Use Positive Language to Describe Your Depression Diagnosis
I love language. I believe the words we choose shape our minds and our world. This is why I choose to say, "I have depression" instead of saying, "I'm depressed." My depression diagnosis is a part of me, but it isn't all of me. Using positive language to describe my illness helps me manage my illness.
At times, I definitely feel like I am a walking pit of doom and gloom. I feel so depressed that I literally can't believe I'll ever feel anything good ever again. I wonder, why live when I feel like dying? No feeling ever lasts forever, though. If I wait it out, usually a friend will text me or I'll see a new recipe I want to try. The world reminds me that there is more to me than my depression.
Depressed Feelings Aren't Your Only Feelings
Maybe you sometimes feel that depression keeps you stuck in negative feelings all the time. Fortunately, feelings always change. Feelings aren't permanent facts.
When I choose to think that I have depression instead of simply being depressed, it creates a little space between me and my illness. It gives me power, which helps me calm down and get perspective. If I try that and still feel overwhelmed, I play a little word game.
I list all the things I have that don't define me as a person. For example, I have black hair, but I am not black hair. I have headaches, but I am not a headache. I have debt, but I am not debt.

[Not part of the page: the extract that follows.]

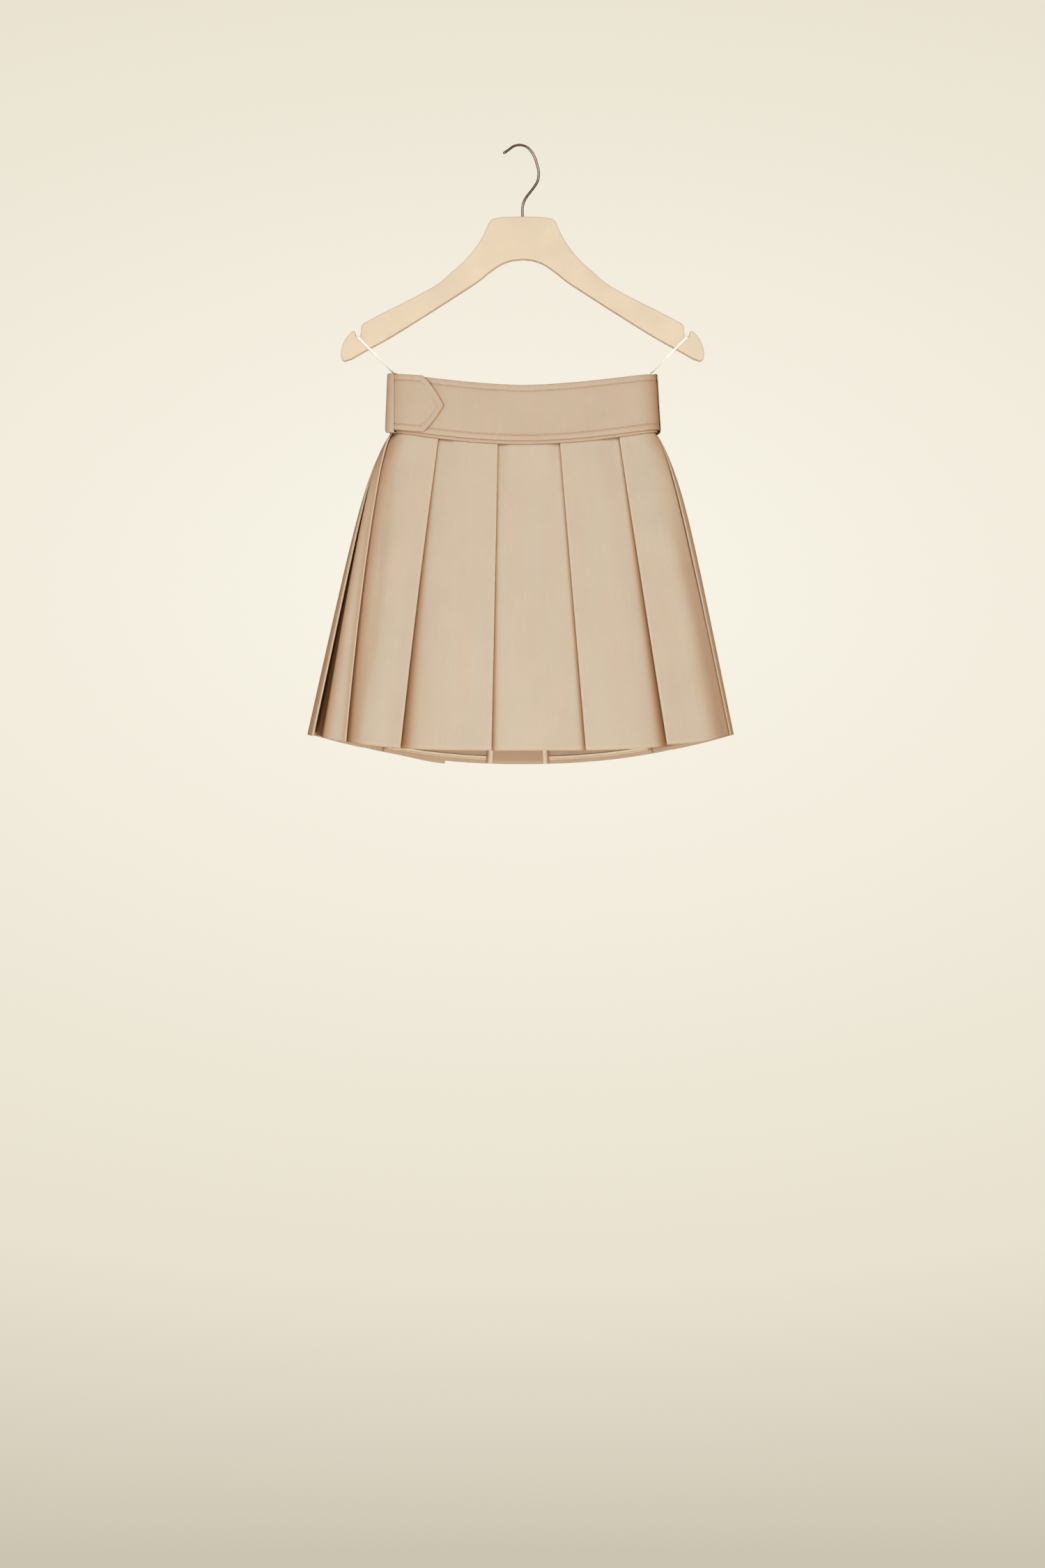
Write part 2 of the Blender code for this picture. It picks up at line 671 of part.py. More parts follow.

You Are Not Your Depression Diagnosis
I also have more than one diagnosis of mental illness. In addition to having depression, I have social anxiety and post-traumatic stress disorder. I have had eating disorders and I have self-harmed in the past through self-injury and suicide attempts. All of those diagnoses and problems are a part of my life and my history, but they do not define me as a whole person.
If you have a hard time seeing yourself outside of your depression, ask a friend to describe what they see in you besides your diagnosis. Honor their positive opinions of you, even if you can't see those same good things in yourself.

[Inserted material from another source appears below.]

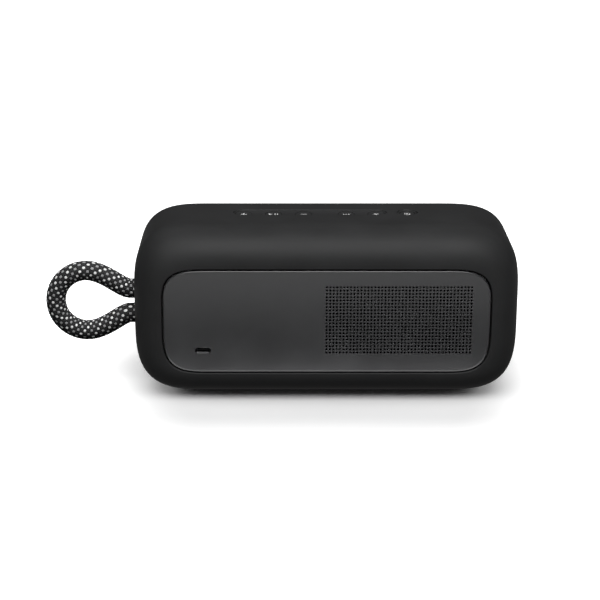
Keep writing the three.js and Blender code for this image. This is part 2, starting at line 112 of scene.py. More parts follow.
CORNER = 45 * MM  # reach of the body's corners
CORNER_POWER = 3.4  # of the superellipse that the corners follow
CORNER_STEPS = 24
LONG_STEPS, SHORT_STEPS = 40, 4  # mesh steps along the straight stretches
FRONT_EDGE = {"facing": -1, "depth": 19.8 * MM, "side": 6 * MM, "top": 18 * MM, "bottom": 14 * MM}
REAR_EDGE = {"facing": 1, "depth": 23.2 * MM, "side": 17.4 * MM, "top": 21.5 * MM, "bottom": 16.6 * MM}
SKIN_THICKNESS = 2.4 * MM
GAP = 0.3 * MM  # between neighbouring pieces

STRIP_KEYS = [
    "volume_up_button",
    "play_pause_button",
    "volume_down_button",
    "shortcut_button",
    "pairing_button",
]

ROPE_DIAMETER = 12 * MM
ROPE_RADIUS = ROPE_DIAMETER / 2
ROPE_MIDDLE_Z = 48.6 * MM

# Half of the loop's centreline, as in the CAD source: X and the height over its middle, in millimetres.
LOOP_HALF = [
    (118.6, 7.8),
    (121.6, 8.9),
    (126.2, 11.6),
    (131.1, 14.6),
    (136.2, 17.1),
    (141.3, 18.6),
    (146.4, 18.7),
    (151, 17.5),
    (155, 15.3),
    (158.3, 12.3),
    (160.8, 8.6),
    (162.3, 4.4),
]
LOOP_TIP = (162.8, 0)
BURIED_X = [97, 103, 108.5, 113.5]  # along the rope's straight ends inside the case


def plan_centre(low, high):
    """The middle of a box, seen from above."""
    return ((low.x + high.x) / 2, (low.y + high.y) / 2)


def rear_centre(low, high):
    """The middle of a box, seen from the rear."""
    return ((low.x + high.x) / 2, (low.z + high.z) / 2)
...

I used to argue against compliments from others since I couldn't see good things in myself. Now I realize that I'm not always right. Other people have opinions too, and they are often much kinder and realistic that our own biased opinions of ourselves.
Next time you tell someone about your diagnosis of depression, make sure you emphasize the diagnosis by saying, "I have depression" instead of, "I'm depressed." Be aware of how that simple change in language can change how you feel for the better. It works!

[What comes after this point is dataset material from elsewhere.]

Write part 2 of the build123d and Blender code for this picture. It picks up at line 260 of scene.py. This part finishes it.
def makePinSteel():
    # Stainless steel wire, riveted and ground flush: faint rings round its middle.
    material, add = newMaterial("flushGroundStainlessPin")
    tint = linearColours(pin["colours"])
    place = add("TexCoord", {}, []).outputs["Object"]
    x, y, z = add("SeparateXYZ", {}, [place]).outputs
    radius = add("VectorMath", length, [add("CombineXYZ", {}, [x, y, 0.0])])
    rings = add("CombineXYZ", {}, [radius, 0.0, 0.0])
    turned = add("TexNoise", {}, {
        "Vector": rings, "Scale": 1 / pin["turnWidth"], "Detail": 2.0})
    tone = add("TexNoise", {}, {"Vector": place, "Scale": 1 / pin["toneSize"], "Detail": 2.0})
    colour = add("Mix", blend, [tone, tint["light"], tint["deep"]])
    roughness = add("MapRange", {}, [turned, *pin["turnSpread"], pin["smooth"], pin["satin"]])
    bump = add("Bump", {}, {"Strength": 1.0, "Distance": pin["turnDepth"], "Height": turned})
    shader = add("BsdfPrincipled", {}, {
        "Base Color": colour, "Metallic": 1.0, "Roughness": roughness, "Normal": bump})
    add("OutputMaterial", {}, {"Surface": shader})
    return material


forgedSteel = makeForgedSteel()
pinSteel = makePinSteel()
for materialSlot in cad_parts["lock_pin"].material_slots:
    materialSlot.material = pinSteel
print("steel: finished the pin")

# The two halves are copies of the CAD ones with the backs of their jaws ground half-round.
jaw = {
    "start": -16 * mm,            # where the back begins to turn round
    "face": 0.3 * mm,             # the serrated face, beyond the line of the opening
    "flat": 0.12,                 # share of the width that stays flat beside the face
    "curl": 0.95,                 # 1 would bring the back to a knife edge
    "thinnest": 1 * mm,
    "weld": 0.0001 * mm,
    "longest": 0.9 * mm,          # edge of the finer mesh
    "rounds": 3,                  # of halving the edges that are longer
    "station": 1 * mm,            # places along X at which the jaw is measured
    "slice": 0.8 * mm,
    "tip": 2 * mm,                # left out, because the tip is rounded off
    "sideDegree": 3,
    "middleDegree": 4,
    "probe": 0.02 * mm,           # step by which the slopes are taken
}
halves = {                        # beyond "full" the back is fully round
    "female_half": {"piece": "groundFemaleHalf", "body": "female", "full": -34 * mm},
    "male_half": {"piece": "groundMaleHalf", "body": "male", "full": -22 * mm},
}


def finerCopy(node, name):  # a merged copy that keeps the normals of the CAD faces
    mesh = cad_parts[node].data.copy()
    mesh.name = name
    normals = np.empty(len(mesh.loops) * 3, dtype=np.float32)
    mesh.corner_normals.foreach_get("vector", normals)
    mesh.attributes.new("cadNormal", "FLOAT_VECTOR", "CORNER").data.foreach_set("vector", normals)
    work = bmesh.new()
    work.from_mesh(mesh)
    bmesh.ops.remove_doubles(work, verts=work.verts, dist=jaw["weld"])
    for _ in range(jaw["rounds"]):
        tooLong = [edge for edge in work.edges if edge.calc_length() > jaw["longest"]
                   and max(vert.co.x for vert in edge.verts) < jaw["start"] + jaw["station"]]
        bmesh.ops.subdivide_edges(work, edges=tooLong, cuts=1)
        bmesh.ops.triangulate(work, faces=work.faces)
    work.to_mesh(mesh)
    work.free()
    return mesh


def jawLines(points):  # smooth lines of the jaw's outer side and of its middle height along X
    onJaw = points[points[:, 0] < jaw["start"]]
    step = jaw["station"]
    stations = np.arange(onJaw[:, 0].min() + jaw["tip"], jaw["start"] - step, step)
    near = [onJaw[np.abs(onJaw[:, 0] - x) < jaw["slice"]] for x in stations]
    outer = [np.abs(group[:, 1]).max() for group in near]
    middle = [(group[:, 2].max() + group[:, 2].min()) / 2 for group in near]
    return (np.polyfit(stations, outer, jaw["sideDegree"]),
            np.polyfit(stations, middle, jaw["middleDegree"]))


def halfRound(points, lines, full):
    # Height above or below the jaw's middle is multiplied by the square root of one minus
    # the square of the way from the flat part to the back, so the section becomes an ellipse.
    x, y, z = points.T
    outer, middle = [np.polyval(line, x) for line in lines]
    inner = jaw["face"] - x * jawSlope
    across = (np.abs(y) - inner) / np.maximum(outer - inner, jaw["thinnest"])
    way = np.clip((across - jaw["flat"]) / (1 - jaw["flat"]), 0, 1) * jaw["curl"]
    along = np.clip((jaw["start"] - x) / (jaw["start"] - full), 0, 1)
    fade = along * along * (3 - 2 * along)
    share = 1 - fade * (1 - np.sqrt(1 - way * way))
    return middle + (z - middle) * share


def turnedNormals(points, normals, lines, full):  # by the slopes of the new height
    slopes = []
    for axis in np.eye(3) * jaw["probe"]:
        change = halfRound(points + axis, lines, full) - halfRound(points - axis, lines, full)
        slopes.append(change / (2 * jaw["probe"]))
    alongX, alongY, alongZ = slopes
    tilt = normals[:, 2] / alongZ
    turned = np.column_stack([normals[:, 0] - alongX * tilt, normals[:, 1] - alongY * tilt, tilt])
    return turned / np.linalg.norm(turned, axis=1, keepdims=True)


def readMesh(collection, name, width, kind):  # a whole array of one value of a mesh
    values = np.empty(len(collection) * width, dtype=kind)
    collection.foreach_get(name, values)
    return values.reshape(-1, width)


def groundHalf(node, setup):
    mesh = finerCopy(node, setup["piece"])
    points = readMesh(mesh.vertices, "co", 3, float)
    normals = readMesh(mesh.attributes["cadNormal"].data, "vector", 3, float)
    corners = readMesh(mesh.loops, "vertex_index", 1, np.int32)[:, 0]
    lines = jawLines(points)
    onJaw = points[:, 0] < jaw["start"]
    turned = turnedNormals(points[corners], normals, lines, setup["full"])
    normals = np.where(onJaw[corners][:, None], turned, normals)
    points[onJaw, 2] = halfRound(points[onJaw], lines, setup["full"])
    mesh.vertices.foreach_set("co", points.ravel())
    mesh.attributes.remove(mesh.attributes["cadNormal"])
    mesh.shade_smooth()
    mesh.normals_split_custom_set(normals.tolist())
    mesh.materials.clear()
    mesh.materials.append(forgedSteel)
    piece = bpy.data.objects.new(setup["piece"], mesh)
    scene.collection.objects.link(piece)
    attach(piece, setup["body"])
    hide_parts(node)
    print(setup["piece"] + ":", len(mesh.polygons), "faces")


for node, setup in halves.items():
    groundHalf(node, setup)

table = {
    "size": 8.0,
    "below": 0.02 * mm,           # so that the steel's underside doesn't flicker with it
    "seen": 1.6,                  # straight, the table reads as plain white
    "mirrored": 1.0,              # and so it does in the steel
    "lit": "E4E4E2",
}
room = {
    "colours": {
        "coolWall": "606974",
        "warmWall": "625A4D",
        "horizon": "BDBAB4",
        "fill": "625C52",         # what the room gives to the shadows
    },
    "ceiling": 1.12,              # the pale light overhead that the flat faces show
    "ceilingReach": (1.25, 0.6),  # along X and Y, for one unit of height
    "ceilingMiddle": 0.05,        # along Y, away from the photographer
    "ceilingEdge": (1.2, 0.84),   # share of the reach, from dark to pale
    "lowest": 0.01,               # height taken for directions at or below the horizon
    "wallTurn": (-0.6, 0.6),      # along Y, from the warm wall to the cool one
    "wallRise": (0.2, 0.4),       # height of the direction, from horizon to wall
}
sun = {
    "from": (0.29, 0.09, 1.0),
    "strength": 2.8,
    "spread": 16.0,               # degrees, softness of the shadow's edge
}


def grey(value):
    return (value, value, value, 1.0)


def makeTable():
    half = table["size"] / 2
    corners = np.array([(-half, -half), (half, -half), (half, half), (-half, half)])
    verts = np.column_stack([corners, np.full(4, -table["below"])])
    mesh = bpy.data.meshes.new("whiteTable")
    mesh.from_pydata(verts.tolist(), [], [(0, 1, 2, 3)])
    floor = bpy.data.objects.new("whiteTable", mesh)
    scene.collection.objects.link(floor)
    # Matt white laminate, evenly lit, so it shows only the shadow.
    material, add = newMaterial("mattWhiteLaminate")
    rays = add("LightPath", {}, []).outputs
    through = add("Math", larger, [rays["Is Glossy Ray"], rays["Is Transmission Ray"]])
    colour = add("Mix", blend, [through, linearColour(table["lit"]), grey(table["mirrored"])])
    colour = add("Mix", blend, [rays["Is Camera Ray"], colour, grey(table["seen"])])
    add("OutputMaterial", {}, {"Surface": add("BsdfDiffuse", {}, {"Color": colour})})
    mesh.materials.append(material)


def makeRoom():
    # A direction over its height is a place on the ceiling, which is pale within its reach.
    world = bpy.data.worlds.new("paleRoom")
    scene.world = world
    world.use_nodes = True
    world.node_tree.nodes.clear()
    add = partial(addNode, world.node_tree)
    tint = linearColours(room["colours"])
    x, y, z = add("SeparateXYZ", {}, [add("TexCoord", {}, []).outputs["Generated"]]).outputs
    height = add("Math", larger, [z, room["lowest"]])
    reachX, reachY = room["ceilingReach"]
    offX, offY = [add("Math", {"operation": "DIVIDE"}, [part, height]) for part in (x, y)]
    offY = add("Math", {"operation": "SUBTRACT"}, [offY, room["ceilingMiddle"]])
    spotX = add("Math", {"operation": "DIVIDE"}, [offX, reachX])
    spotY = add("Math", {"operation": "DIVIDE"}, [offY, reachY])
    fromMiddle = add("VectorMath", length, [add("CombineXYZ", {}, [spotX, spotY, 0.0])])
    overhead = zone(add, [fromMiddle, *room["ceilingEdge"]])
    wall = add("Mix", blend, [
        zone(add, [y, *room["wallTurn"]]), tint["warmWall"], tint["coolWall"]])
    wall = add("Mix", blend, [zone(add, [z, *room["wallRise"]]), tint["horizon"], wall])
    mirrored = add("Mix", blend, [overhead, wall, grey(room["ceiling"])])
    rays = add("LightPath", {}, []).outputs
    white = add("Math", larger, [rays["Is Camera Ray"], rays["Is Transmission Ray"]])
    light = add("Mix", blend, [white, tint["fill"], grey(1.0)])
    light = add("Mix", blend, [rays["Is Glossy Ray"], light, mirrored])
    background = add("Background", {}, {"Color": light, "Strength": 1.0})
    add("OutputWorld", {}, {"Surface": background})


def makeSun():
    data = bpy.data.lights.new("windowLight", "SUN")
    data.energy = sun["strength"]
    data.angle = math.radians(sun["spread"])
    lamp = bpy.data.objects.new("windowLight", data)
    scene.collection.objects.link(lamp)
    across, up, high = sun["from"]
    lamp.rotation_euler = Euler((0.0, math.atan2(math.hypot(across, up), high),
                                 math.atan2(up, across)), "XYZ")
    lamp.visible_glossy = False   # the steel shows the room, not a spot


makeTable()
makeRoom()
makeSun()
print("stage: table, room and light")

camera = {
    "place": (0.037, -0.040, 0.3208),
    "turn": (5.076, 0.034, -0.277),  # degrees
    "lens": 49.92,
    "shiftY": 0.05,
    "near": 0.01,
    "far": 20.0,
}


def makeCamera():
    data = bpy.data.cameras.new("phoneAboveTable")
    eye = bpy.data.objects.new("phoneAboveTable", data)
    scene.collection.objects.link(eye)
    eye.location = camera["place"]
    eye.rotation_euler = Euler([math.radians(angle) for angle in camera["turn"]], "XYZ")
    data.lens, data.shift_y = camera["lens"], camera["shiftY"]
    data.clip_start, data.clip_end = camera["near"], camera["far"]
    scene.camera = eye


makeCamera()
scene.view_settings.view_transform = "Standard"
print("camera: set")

You can also find Erin Schulthies on Twitter, Google+, Facebook and her blog, Daisies and Bruises: The Art of Living with Depression.
Schulthies, E. (2014, June 19). Use Positive Language to Describe Your Depression Diagnosis, HealthyPlace. Retrieved on 2020, April 10 from https://www.healthyplace.com/blogs/copingwithdepression/2014/06/use-positive-language-to-describe-your-depression-diagnosis
Author: Erin Schulthies
It's very nice and inspiring post here :)
I'm always get down on the mood fastly, and I always think that I'm not good and always think that people are bored to chat with me..
It's just my imagination or I'm in symtoms of depression? Anyone here can give me answer?
The idea of changing language to separate self from illness/disease/disorder is a good one... Another way of saying this can be: "I am currently living with depression (at the moment)", which can indicate that the depression is (a) separate from me, (b) is an uninvited roommate, and (c) temporary and I anticipate that I will not always be living with it.
All the best on the journey...
I love your suggestions, especially indicating that depression is temporary, or at least only applies to now. None of us know what the future will bring. Thank you so much for your comment. It's helped me a lot!
Be well. :)
i have all those symptoms mentioned above including the suicide attempts i always see the worst in myself i alway hate myself i find it hard to see that their is any good in me
Hi Leo, thanks for your comment. I used to hate myself all the time too but I had to get a bit creative before I could believe anything good about myself. At first I just started to think about how I'm a person just like any other person. I used to be a big Law and Order fan and I'd say, "Okay, even the worst criminals on this tv show have rights! They get to have a lawyer. Someone defends them!" I just listed as many things as I could that proved that I counted as a person. Like the right to vote or pay taxes or whatever. I had to start really low and really small but now I can see that my thoughts about my worth can be pretty skewed at times. Hating myself wasn't making me a better person. So don't give up on your ability to change or even like yourself a little. It takes time and it is possible!